I conquered him in this glorified war of love in a matter of six months!!
…..and now that we spent 12 years together, we have understood without any ambiguity that evolution is the key to peaceful existence. There is no denying that adjustments and compromises have come equally from both sides but few things worth mentioning….
He had to adjust to my ability to talk incessantly on matters relevant and irrelevant while he only listens– did not I adjust in the first meeting (and in many meeting afterwards when he became partner in the same firm where I worked) when he only talked and I listened (I admit that he talks less irrelevantly but, come on, I am his wife now!). He evolved to the art of ‘listening without paying any attention’…..
He had to adjust to my ability to stay within mess around me (clothes lie on heap on the bed in one side, I have books and papers strewn all around on my study table, I have never been able to fish out the lipstick with the correct shade when I need it, and stuff like that) ….but didn’t I adjust to his habits of organization and order during our courtship period and first six months after marriage (To impress him of course! He is paranoid about keeping things in place and in order)? He evolved to the art of ignoring clutter and finding one corner in the bed to lie down….
Earlier he used to accumulate clothes, accessories mindlessly and every six months, there used to be ‘clearing’ whenever my parents visited us .Now, he changes his wardrobe every two years and I changed my wardrobe every six months!  Isn’t it evolution for both of us? (Occasionally he buys an Omega or Raymond Weil or Longines but I ignore that as an aberration)
In our residential society in Greater Noida, I was the face of the Ray family as very few saw his face partly, because of his tours and partly because he liked to spend time reclusively lazing around in bed and reading during holidays . And now? Ever since I forced him to meet Fatafati sangho members (our very own Bengali association in Dubai), he feels his weekends are boring if there is no get-together! Wouldn’t you call it evolution of highest order?
….the list goes on …and my story of evolution?

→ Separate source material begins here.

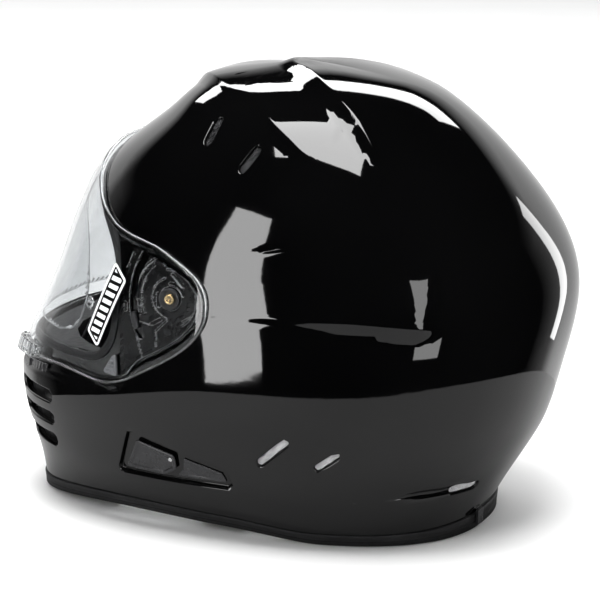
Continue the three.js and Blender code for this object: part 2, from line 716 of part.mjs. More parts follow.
// thumb slider with a peg that runs in the shell's slot
function leverSlider() {
  const plate = layer(-0.3, -1.5).intersect(sidePrism(SLIDER_EDGE, 40, FULL));
  const [y, z] = LEVER.peg;
  return plate.add(layer(-0.5, -5).intersect(barX(y, z, 1.5, 90, FULL, 10)));
}
const leverTrack = () => layer(-2.1, -2.7).intersect(sidePrism(TRACK_EDGE, 40, FULL))
  .subtract(leftOf(slotEdge(LEVER.slotFrom, LEVER.slotTo, LEVER.slotWidth + 1)));

// cable that works the sun visor, from the lever up to the pivot, behind the visor's recess
const CABLE = [[-16, 0.215], [-6, 0.25], [2, 0.31], [5, 0.38], [6, 0.46], [4, 0.53]];

function cableTube(radius, sides) {
  const points = CABLE.map(([degrees, level]) => offset(THREE.MathUtils.degToRad(degrees), level, -7));
  const section = new THREE.Shape();
  section.absarc(0, 0, radius, 0, 2 * Math.PI);
  const path = new THREE.CatmullRomCurve3(points);
  return solid(new THREE.ExtrudeGeometry(section, {
    extrudePath: path, steps: 18, curveSegments: sides / 2, bevelEnabled: false,
  }));
}

// ---------------------------------------------------------------- chin strap

const STRAP = { y0: -30, y1: -6, thick: 2.2 };
const STRAP_LONG = [[100, 62], [98.5, 40], [94, 26], [84, 17], [68, 11], [46, 6.6], [20, 4.2]];
const STRAP_SHORT = [[100, 62], [98.5, 40], [94, 26], [84, 17], [77.6, 14]];

// a flat band whose side runs along a path in the (x, z) plane
function band(path, thick, y0, y1) {
  const curve = new THREE.CatmullRomCurve3(path.map(([x, z]) => new THREE.Vector3(x, z, 0)));
  const steps = path.length * 3;
  const left = [];
  const right = [];
  for (let i = 0; i <= steps; i++) {
    const p = curve.getPoint(i / steps);
    const d = curve.getTangent(i / steps);
    left.push(new THREE.Vector2(p.x - (d.y * thick) / 2, p.y + (d.x * thick) / 2));
    right.unshift(new THREE.Vector2(p.x + (d.y * thick) / 2, p.y - (d.x * thick) / 2));
  }
  return standing(new THREE.Shape([...left, ...right]), y0, y1);
}

// a shape in the (x, z) plane made solid from y0 to y1
function standing(shape, y0, y1) {
  const g = new THREE.ExtrudeGeometry(shape, { depth: y1 - y0, bevelEnabled: false, curveSegments: 8 });
  g.rotateX(Math.PI / 2);
  g.translate(0, y1, 0);
  return solid(g);
}

// the short strap ends in a sewn loop that holds both rings
function strapShort() {
  const loop = new THREE.Shape();
  loop.absellipse(69.8, 12.4, 8.8, 6.6, 0, 2 * Math.PI);
  const eye = new THREE.Path();
  eye.absellipse(69.8, 12.4, 6.7, 4.4, 0, 2 * Math.PI);
  loop.holes.push(eye);
  return band(STRAP_SHORT, STRAP.thick, STRAP.y0, STRAP.y1).add(standing(loop, STRAP.y0, STRAP.y1));
}

// flat D-shaped wire ring lying in the loop
function dRing(x, z, tilt) {
  const outer = new THREE.Shape();
  const half = 15.6;
  outer.moveTo(0, -half);
  outer.lineTo(0, half);
  outer.lineTo(-10, half);
  outer.absarc(-10, 0, half, Math.PI / 2, (3 * Math.PI) / 2);
  outer.lineTo(0, -half);
  const inner = new THREE.Path();
  const inside = half - 2.6;
  inner.moveTo(-2.6, -inside);
  inner.lineTo(-2.6, inside);
  inner.lineTo(-10, inside);
  inner.absarc(-10, 0, inside, Math.PI / 2, (3 * Math.PI) / 2);
  inner.lineTo(-2.6, -inside);
  outer.holes.push(inner);
  const g = new THREE.ExtrudeGeometry(outer, { depth: 2.2, bevelEnabled: false, curveSegments: 8 });
  g.translate(0, 0, -1.1);
  g.rotateY(THREE.MathUtils.degToRad(tilt));
  g.translate(x, (STRAP.y0 + STRAP.y1) / 2, z);
  return solid(g);
}

const strapAnchor = () => box(101.5, 103.1, -32, -4, 40, 68).subtract(barX(-18, 60, 3.4, 90, 120, 16));
const strapRivet = () => barX(-18, 60, 3, 101.4, 105, 16).subtract(barX(-18, 60, 1, 90, 102, 8));
const strapSnap = () => {
  const g = new THREE.CylinderGeometry(5.5, 5.5, 1.6, 20);
  g.rotateX(Math.PI / 2);
  g.translate(30, -18, 8);
  return solid(g);
};

// ---------------------------------------------------------------- rear vents

const REAR_VENT = { azimuth: 68, height: 34, width: 22, tall: 5.5 };

function rearVentTool(shrink) {
  const a = THREE.MathUtils.degToRad(REAR_VENT.azimuth);
  const p = offset(a, levelAt(a, REAR_VENT.height), -2);
  const g = new THREE.BoxGeometry(REAR_VENT.width - shrink, 16, REAR_VENT.tall - shrink);
  g.rotateZ(a - Math.PI / 2);
  g.translate(p.x, p.y, p.z);
  return solid(g);
}

const group = new THREE.Group();

function piece(name, manifold, look) {
  const mesh = new THREE.Mesh(toGeometry(manifold), new THREE.MeshStandardMaterial(look));
  mesh.name = name;
  group.add(mesh);
}

function pair(name, manifold, look) {
  piece(`${name}_left`, manifold, look);
  piece(`${name}_right`, mirrorX(manifold), look);
}

piece('outer_shell', outerShell(), BLACK_PAINT);
piece('base_trim', baseTrim(), RUBBER);
piece('eyeport_gasket', eyeportGasket(), RUBBER);
piece('impact_liner', impactLiner(), FOAM);
piece('chin_bar_liner', chinBarLiner(), FOAM);
piece('crown_pad', crownPad(), CLOTH);
pair('cheek_pad', cheekPad(), CLOTH);
piece('neck_roll', neckRoll(), CLOTH);
pair('visor_base', visorBase(), BLACK_PLASTIC);
pair('base_boss', baseBoss(), BLACK_PLASTIC);
pair('base_screw', baseScrew(), BRASS);
pair('release_lever', releaseLever(), SMOKE);
pair('guide_shoe', guideShoe(), BLACK_PLASTIC);
piece('face_shield', faceShield(), CLEAR);
piece('anti_fog_insert', antiFogInsert(), CLEAR);
pair('anti_fog_pin', antiFogPin(), SILVER);
piece('shield_latch', shieldLatch(), BLACK_PLASTIC);
for (const [name, vent] of Object.entries(VENTS)) {
  pair(`${name}_mesh`, ventMesh(vent), SILVER);
}
pair('chin_vent_grille', chinGrille(), BLACK_PLASTIC);
piece('breath_deflector', breathDeflector(), RUBBER);
piece('chin_curtain', chinCurtain(), CLOTH);
piece('trim_clip', trimClip(), BLACK_PLASTIC);
piece('sun_visor', sunVisor(), SMOKE);
pair('sun_visor_arm', sunArm(), BLACK_PLASTIC);
pair('sun_visor_pivot', sunPivot(), BLACK_PLASTIC);
piece('sun_visor_lever', leverSlider(), BLACK_PLASTIC);
piece('lever_track', leverTrack(), BLACK_PLASTIC);
piece('sun_visor_cable', cableTube(1.6, 8), BLACK_PLASTIC);
piece('chin_strap_left', band(STRAP_LONG, STRAP.thick, STRAP.y0, STRAP.y1), WEBBING);
piece('chin_strap_right', mirrorX(strapShort()), WEBBING);
piece('d_ring_upper', mirrorX(dRing(74.2, 13.9, -8)), SILVER);
piece('d_ring_lower', mirrorX(dRing(70.6, 10.7, -12)), SILVER);
piece('strap_snap', strapSnap(), SILVER);
pair('strap_anchor', strapAnchor(), SILVER);
pair('strap_rivet', strapRivet(), SILVER);
pair('rear_exhaust_mesh', layer(-1.6, -2.8).intersect(rearVentTool(1)), SILVER);

export default group;
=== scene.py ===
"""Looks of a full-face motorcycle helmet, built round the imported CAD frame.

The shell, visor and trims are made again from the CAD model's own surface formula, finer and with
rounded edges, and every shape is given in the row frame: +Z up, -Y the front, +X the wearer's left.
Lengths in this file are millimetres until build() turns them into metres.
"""
import math

import bmesh
import bpy
import numpy as np
from mathutils import Matrix, Vector


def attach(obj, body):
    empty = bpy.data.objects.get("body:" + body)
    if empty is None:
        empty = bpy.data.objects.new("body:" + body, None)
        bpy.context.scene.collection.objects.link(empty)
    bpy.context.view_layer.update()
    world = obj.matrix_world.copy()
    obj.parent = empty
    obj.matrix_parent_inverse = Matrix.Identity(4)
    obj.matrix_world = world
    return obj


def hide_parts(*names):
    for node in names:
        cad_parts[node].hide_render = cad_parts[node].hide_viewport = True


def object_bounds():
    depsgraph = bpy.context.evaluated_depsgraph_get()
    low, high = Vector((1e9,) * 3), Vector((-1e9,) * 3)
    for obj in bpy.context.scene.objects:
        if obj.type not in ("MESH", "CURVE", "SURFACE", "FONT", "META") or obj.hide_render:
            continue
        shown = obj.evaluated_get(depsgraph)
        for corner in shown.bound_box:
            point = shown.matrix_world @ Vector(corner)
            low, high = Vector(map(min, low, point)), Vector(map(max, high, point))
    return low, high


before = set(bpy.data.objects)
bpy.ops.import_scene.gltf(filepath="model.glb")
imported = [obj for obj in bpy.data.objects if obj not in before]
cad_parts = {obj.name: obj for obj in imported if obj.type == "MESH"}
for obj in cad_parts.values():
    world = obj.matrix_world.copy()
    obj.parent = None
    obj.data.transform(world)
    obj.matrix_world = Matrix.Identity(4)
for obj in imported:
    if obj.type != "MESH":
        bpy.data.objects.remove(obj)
CAD_BOX = [list(corner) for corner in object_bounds()]

# ---------------------------------------------------------------- dimensions, as in the CAD source

MM = 0.001
SIDES = ("left", "right")
LEVEL = np.array([0, 0.09, 0.18, 0.29, 0.4, 0.51, 0.62, 0.73, 0.83, 0.92, 1])
PROFILES = {
    "front_y": [-154.5, -154.9, -163, -166.1, -153.2, -138.2, -122.7, -105.1, -71.7, -45.8, -0.7],
    "front_z": [0, 25.4, 49.4, 84.3, 115.1, 146.6, 178.8, 209.1, 235.6, 254.6, 262.1],
    "rear_y": [119.8, 119.5, 135.8, 149.4, 158.4, 166.1, 154.8, 127.9, 97.8, 58.1, -0.7],
    "rear_z": [0, 9.1, 37.4, 62.3, 94.1, 136.6, 174.1, 208.6, 236.1, 255.6, 262.1],
    "side_x": [86.6, 104.8, 112.4, 120.2, 124.1, 126, 122, 110, 90, 54.5, 0],
    "side_z": [0, 21.8, 44.4, 74.3, 104.1, 136.1, 168.6, 199.1, 229.1, 251.6, 262.1],
    "mid_y": [-5.7, -5.7, -5.7, -5.7, -3.7, -0.7, 2.3, 2.3, 2.3, 0.3, -0.7],
}
ROUND_FRONT, ROUND_REAR, ROUND_FRONT_RIM, ROUND_REAR_RIM = 2.15, 2.25, 0.53, 0.25
CORNER_SAG = 0.47
RIM_ARCH, RIM_ARCH_MID, RIM_ARCH_HALF = 6.5, -0.33, 0.67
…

Just to highlight the degree of evolution of me after marriage, one example is enough, I guess.
 Ever since he has become a member of Malt Society, I have started tasting single malt (what an achievement! I could not even take a big gulp of pepsi few years ago)!
In a nutshell, after 12 years in marriage, I have evolved as a rich, snob, arrogant wife of a well-placed executive of an MNC and what about him?  Oh, who cares? No matter what he is, wife is wife. He roars occasionally but I bark continuously….
Marriage, thy name is evolution!!!!!!